The ultimate objective of Feinberg’s “Delay, Deny, Defend” strategy and “Expedited EAP Denial” strategy was to limit BP’s liability by obtaining a signed “Release and Covenant Not to Sue” from as many BP oil spill victims as possible.
The “Release and Covenant Not to Sue” requirement, which was the idea of Kenneth R. Feinberg, forces economically and emotionally-stressed victims of the BP oil spill to sign a “Release and Covenant Not to Sue” in order to receive a miniscule payment amount for all damages, including future damages, they incur as a result of the BP oil spill. Feinberg’s “Release and Covenant Not to Sue” requirement violates OPA, State contract law, and is contrary to public policy.

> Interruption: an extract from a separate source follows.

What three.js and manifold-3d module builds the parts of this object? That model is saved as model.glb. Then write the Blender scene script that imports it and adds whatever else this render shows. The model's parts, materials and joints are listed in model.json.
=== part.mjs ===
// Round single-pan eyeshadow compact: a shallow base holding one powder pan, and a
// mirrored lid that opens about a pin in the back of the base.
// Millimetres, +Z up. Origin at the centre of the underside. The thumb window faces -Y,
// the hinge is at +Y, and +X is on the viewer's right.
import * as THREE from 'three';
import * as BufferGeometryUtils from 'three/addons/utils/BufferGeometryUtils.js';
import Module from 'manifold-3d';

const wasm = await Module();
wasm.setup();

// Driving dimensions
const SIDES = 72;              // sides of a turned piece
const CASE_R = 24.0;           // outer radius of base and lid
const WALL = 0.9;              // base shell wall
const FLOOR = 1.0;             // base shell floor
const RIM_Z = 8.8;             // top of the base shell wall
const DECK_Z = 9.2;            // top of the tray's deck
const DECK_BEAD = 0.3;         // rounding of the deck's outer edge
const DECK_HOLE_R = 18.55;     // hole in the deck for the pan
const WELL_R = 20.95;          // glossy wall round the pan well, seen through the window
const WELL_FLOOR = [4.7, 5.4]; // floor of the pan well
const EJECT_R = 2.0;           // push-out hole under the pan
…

The “Delay, Deny, Defend” strategy and “Expedited EAP Denial” strategy, although unconscionable, have proven to be very effective for Feinberg and BP.
The GCCF Status Report
The GCCF status report data indicates that a total of 574,379 unique claimants filed claims with the GCCF during the period from approximately August 23, 2010 to March 7, 2012.

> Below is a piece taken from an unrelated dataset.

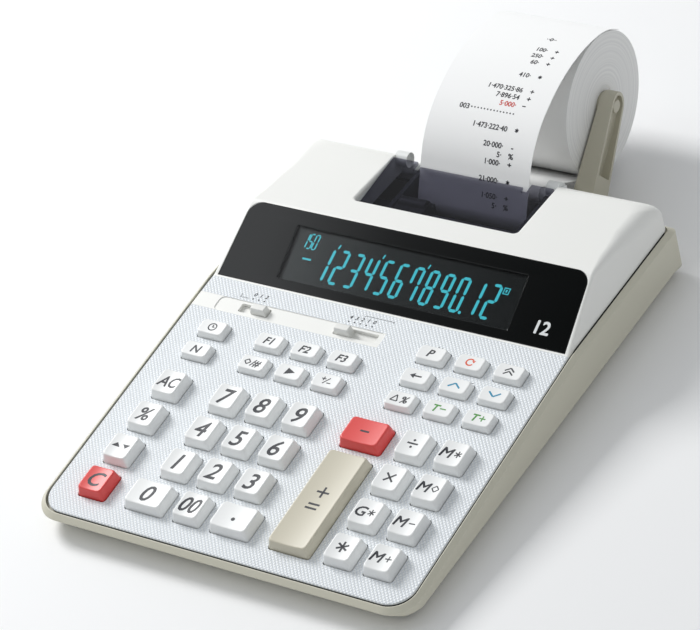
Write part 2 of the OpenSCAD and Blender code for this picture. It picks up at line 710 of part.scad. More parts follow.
module printer_frame() color([0.25, 0.26, 0.3]) on_table() {
    // side plates and base, with bearings for the platen and seats for the rods
    difference() {
        union() {
            block([frame_x0 - plate_t, frame_x0], [frame_y0, frame_y1], [frame_z0, frame_top]);
            block([frame_x1, frame_x1 + plate_t], [frame_y0, frame_y1], [frame_z0, frame_top]);
            block([frame_x0 - plate_t, frame_x1 + plate_t], [frame_y0, frame_y1],
                [frame_z0, frame_z0 + base_t]);
            for (p = FRAME_POSTS) translate([p[0], p[1], floor_z])
                cylinder(h = frame_z0 - floor_z + 0.5, r = boss_r);
        }
        screw_bores(FRAME_POSTS);
        rod_x(frame_x0 - 5, frame_x1 + 5, shaft_r + run_gap, platen_y, platen_z);
        for (z = GUIDE_Z) rod_x(frame_x0 - 5, frame_x1 + 5, shaft_r, guide_y, z);
        rod_x(frame_x0 - 5, frame_x0 + 1, 3.1, motor_y, motor_z);
    }
    for (z = GUIDE_Z) rod_x(frame_x0 - plate_t, frame_x1 + plate_t, shaft_r, guide_y, z);
    // motor, flat against the left side plate, with its boss in the plate and a pinion inside
    rod_x(frame_x0 - plate_t - motor_l, frame_x0 - plate_t, motor_r, motor_y, motor_z);
    rod_x(frame_x0 - plate_t - 0.5, frame_x0 + 0.3, 3, motor_y, motor_z);
}

module platen_roller() on_table() {
    color([0.16, 0.16, 0.17])
        rod_x(paper_x - paper_w / 2 - 1, paper_x + paper_w / 2 + 1, platen_r, platen_y, platen_z);
    color([0.7, 0.7, 0.72])
        rod_x(frame_x0 - plate_t - 1, frame_x1 + plate_t + gear_t, shaft_r, platen_y, platen_z);
    // drive gear outside the right side plate
    color([0.85, 0.84, 0.8]) translate([frame_x1 + plate_t + 0.3, platen_y, platen_z]) rotate([0, 90, 0])
        linear_extrude(gear_t) polygon([for (i = [0:79])
            polar([0, 0], gear_r + (i % 4 < 2 ? 0.8 : -0.4), i * 4.5)]);
}

module print_carriage() color([0.1, 0.11, 0.13]) on_table() difference() {
    union() {
        block([park_x, park_x + carriage_w], [guide_y - 5, guide_y + 5], [15, 37]);
        block([park_x + 3, park_x + carriage_w - 3], [guide_y + 4, head_face], [23, 31]);
        rod_x(park_x + 1, park_x + carriage_w - 1, 3.4, guide_y + 3.2, 35.6);
    }
    for (z = GUIDE_Z) rod_x(park_x - 1, park_x + carriage_w + 1, shaft_r + run_gap, guide_y, z);
}

module paper_roll() on_table() {
    color([0.93, 0.93, 0.92]) difference() {
        rod_x(paper_x - paper_w / 2, paper_x + paper_w / 2, roll_r, roll_y, roll_z);
        rod_x(paper_x - paper_w, paper_x + paper_w, core_r, roll_y, roll_z);
    }
    color([0.6, 0.52, 0.42]) difference() {
        rod_x(paper_x - paper_w / 2 + 0.3, paper_x + paper_w / 2 - 0.3, core_r, roll_y, roll_z);
        rod_x(paper_x - paper_w, paper_x + paper_w, axle_r + run_gap, roll_y, roll_z);
    }
}

module paper_strip() color([0.96, 0.96, 0.95]) on_table()
    bar_x(paper_x - paper_w / 2, paper_x + paper_w / 2) polygon(band(PATH, paper_t));

// Side outline of an arm: a foot on the rear wall, then a taper up to the roll's axis
function arm_outline() = let(
    tip = roll_c, top = arm_low + arm_foot_h,
    up = 38.3, down = 43.5,
    upper = polar(tip, arm_tip_r, 90 + up), lower = polar(tip, arm_tip_r, down - 90),
    knee_top = upper[0] - (upper[1] - top) / tan(up), knee_low = lower[0] - (lower[1] - arm_low) / tan(down))
    concat([[base_rear, arm_low], [knee_low, arm_low]], arc(tip, arm_tip_r, down - 90, 90 + up, 16),
        [[knee_top, top], [rear_y(top), top], [base_rear, rear_foot]]);

module roll_arm() {
    difference() {
        bar_x(arm_x, arm_x + arm_t) polygon(arm_outline());
        // the outer face leans in towards the tip
        translate([arm_x + arm_t, case_d + 20, 0]) rotate([0, 0, atan(arm_taper / (roll_back - 20))])
            translate([0, -5, -1]) cube([20, big, big]);
        // long pocket in the outer face
        bar_x(arm_x + 4.2, arm_x + arm_t + 1) polygon(pocket_outline());
        rod_x(arm_x + 2, arm_x + arm_t, 1.4, roll_y, roll_z);
    }
    rod_x(arm_x + 4, arm_x + 6.2, 3.2, roll_y, roll_z);
    block(tongue_x, [case_d - inset - 2, base_rear + 0.5], tongue_z);
}

// Pocket that follows the rising part of an arm, a rim's width inside its outline
function pocket_outline() = let(d = [cos(41), sin(41)], n = [-d[1], d[0]], r = arm_tip_r - 1.8,
    low = roll_c - d * 34)
    concat([low - n * (r + 1.2), roll_c - n * r], arc(roll_c, r, -49, 131, 12), [low + n * (r + 1.2)]);

module roll_arms() color([0.68, 0.67, 0.6]) on_table() {
    roll_arm();
    mirror([1, 0, 0]) roll_arm();
    // stub axles that carry the roll's core
    rod_x(paper_x + paper_w / 2 - 6, arm_x + 0.5, axle_r, roll_y, roll_z);
    rod_x(-arm_x - 0.5, paper_x - paper_w / 2 + 6, axle_r, roll_y, roll_z);
}

module board_outline() translate([-board_half, board_s0]) square([2 * board_half, board_s1 - board_s0]);

// Housing of a slide switch in plan, grown by g
module switch_plan(s, g) let(x = slot_span(s))
    translate([x[0] - 1 - g, switch_s - 3.6 - g]) square([x[1] - x[0] + 2 + 2 * g, 7.2 + 2 * g]);

module key_mat() color([0.55, 0.57, 0.58]) on_plate() {
    translate([0, 0, board_n]) linear_extrude(mat_t) difference() {
        board_outline();
        for (p = PILLARS) translate(p) circle(pillar_r + 0.3);
        for (s = SWITCHES) switch_plan(s, 0.3);
    }
    for (k = KEYS) translate([k[1][0] - k[2][0] / 2 + 2, k[1][1] - k[2][1] / 2 + 1.5, mat_n - 0.5])
        cube([k[2][0] - 4, k[2][1] - 3, pad_h + 0.5]);
}

module main_board() {
    color([0.2, 0.42, 0.3]) on_plate() translate([0, 0, board_n - board_t]) linear_extrude(board_t)
        difference() {
            board_outline();
            for (p = PILLARS) translate(p) circle(stake_r + 0.1);
        }
    color([0.75, 0.75, 0.77]) on_plate() for (s = SWITCHES) translate([0, 0, board_n])
        linear_extrude(-wall - 2 * slide_gap - slide_t - board_n) switch_plan(s, 0);
    color([0.2, 0.42, 0.3]) on_table() difference() {
        block([jack_x - 14, jack_x + 22], [jack_front - 30, jack_front - 0.4], [power_z, power_z + power_t]);
        for (p = POWER_POSTS) translate([p[0], p[1], 0]) cylinder(h = 20, r = stake_r + 0.1);
    }
    color([0.12, 0.12, 0.13]) on_table() {
        difference() {
            block([jack_x - 4.8, jack_x + 4.8], [jack_front - 12, jack_front - 0.2],
                [power_z + power_t, jack_z + jack_top]);
            translate([jack_x, jack_front + 1, jack_z]) rotate([90, 0, 0])
                cylinder(h = jack_l + 1.2, r = jack_r);
        }
        translate([jack_x - 9.5, jack_front - 16, power_z + power_t]) cylinder(h = 14, r = 4.2);
    }
}

module rubber_feet() color([0.2, 0.2, 0.21]) on_table()
    for (p = FEET) translate([p[0], p[1], 0]) cylinder(h = foot_h + foot_seat, r = foot_r);

module case_screw() difference() {
    union() {
        cylinder(h = screw_head_h, r = screw_head_r);
        cylinder(h = wall + screw_grip - 0.1, r = screw_r);
    }
    for (a = [0, 90]) rotate([0, 0, a]) translate([-1.6, -0.35, -1]) cube([3.2, 0.7, 1.6]);
}

module case_screws() color([0.65, 0.65, 0.67]) on_table()
    for (p = SCREWS) translate([p[0], p[1], foot_h + 0.1]) case_screw();

top_case();
bottom_case();
display_window();
display_module();
printer_cover();
printer_frame();
platen_roller();
print_carriage();
paper_roll();
paper_strip();
roll_arms();
key_mat();
main_board();
rubber_feet();
case_screws();
for (s = SWITCHES) switch_knob(s);
for (k = KEYS) key(k);
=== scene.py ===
"""Looks of the desktop printing calculator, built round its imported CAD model."""
import json
import math
from functools import partial

import bmesh
import bpy
import numpy as np
from mathutils import Matrix, Vector

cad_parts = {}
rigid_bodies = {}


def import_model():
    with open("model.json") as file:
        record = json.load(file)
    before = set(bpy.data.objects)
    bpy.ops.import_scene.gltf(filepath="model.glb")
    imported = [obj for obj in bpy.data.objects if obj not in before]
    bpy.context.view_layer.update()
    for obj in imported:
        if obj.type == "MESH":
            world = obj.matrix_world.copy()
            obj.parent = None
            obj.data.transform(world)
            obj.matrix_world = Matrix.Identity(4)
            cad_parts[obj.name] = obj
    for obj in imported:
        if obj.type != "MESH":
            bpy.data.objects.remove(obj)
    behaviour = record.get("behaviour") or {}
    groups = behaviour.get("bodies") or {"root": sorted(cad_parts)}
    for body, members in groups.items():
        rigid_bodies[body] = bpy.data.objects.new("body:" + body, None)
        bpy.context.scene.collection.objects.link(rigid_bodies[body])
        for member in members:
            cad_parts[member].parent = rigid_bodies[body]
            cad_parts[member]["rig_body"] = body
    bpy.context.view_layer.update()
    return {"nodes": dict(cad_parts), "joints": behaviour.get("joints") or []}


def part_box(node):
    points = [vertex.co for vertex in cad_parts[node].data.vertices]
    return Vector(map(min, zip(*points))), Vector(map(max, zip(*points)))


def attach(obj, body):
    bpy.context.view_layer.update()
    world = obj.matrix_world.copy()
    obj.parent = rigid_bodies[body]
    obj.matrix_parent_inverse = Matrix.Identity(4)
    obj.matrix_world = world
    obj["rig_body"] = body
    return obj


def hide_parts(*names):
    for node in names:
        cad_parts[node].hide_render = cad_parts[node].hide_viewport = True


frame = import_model()
NODES = frame["nodes"]
MM = 0.001

# ---------------------------------------------------------------- sizes
# millimetres, with Y counted from the front edge of the case
CASE_LO, CASE_HI = (np.array(v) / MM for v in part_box("bottom_case"))
Y0 = CASE_LO[1]
HALF = CASE_HI[0]
RIM, GAP, WALL, LAP = 2.5, 0.25, 2.2, 2.0
BEAD_R, BEAD_Z = 3.2, 33.6
SHELL_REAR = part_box("top_case")[1][1] / MM - Y0 - (BEAD_R - WALL / 2)
CASE_D = SHELL_REAR + RIM + GAP
LEAN = CASE_HI[1] - Y0 - CASE_D
CORNER_R, REAR_R = 14.0, 3.0
FOOT_H = 2.0
FLOOR = FOOT_H + WALL
FRONT_H = 12.0


def centre(node):
    lo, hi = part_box(node)
    return (np.array(lo) + np.array(hi)) / 2 / MM


_a, _b = centre("key_clear"), centre("key_clear_all")
TILT = math.atan2(_b[2] - _a[2], _b[1] - _a[1])
SIN, COS, TAN = math.sin(TILT), math.cos(TILT), math.tan(TILT)
PANEL_Y = (CASE_HI[2] - FRONT_H) / TAN
PANEL_Z = CASE_HI[2]
PANEL_TILT = math.radians(28)
PANEL_LEN = 39.8
PANEL_TOP_Y = PANEL_Y + PANEL_LEN * math.cos(PANEL_TILT)
PANEL_TOP_Z = PANEL_Z + PANEL_LEN * math.sin(PANEL_TILT)
DECK_FALL = math.radians(2.3)
SHOWN_GAP = 0.8  # between the plate and the rim, wider than in the solids
SHELL_HALF = HALF - RIM - SHOWN_GAP
SHELL_FRONT = RIM + SHOWN_GAP
DRAFT = 3.2
GLASS_W, GLASS_L, GLASS_LOW = 122.0, 26.8, 5.2
WINDOW_W, WINDOW_TAPER, WINDOW_R, WINDOW_T, WINDOW_IN = 183.4, 3.8, 7.0, 1.4, 0.5
RECESS, RECESS_R, RECESS_L, RECESS_DEEP = 43.3, 2.2, 90.0, 11.0
RECESS_Y = CASE_D - 46.3
CATCH_R, CATCH_L, CATCH_EDGE = 3.6, 6.0, 1.2
COVER_GAP, COVER_FRONT = 0.4, 0.6
KEY_GAP = 0.7
BAND_X, BAND_S, BAND_W, BAND_L, BAND_DEEP = -37.5, 136.3, 89.0, 8.6, 0.4
KNOB_L, SLOT_S, SLOT_W = 8.2, 136.7, 5.2
INK_T = 0.03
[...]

The GCCF paid only 221,358 of these claimants. In sum, the GCCF denied payment to approximately 61.46% of the claimants who filed claims; the average total amount paid per claimant was a paltry $27,466.47.
The status report data further indicates that the GCCF paid a total of 230,370 claimants who filed claims with the GCCF during the “Phase II” period. Of these, 195,109 were either Quick Pay or Full Review Final payments; only 35,261 were Interim payments. In sum, the GCCF forced 84.68% of the claimants to sign a “Release and Covenant Not to Sue” in which the claimant agreed not to sue BP and all other potentially liable parties; only 15.31% of the claimants were not required to sign a “Release and Covenant Not to Sue” in order to be paid.
Feinberg’s “Release and Covenant Not to Sue” excluded approximately 200,000 BP oil spill victims from the MDL 2179 Economic and Property Damages Class Settlement Agreement.
As noted supra, Congress never intended that a claimant’s recovery of damages under OPA be limited by geographic bounds, pertain solely to certain business activities, or require a heightened and vague proof of causation between his or her damages and the oil spill incident.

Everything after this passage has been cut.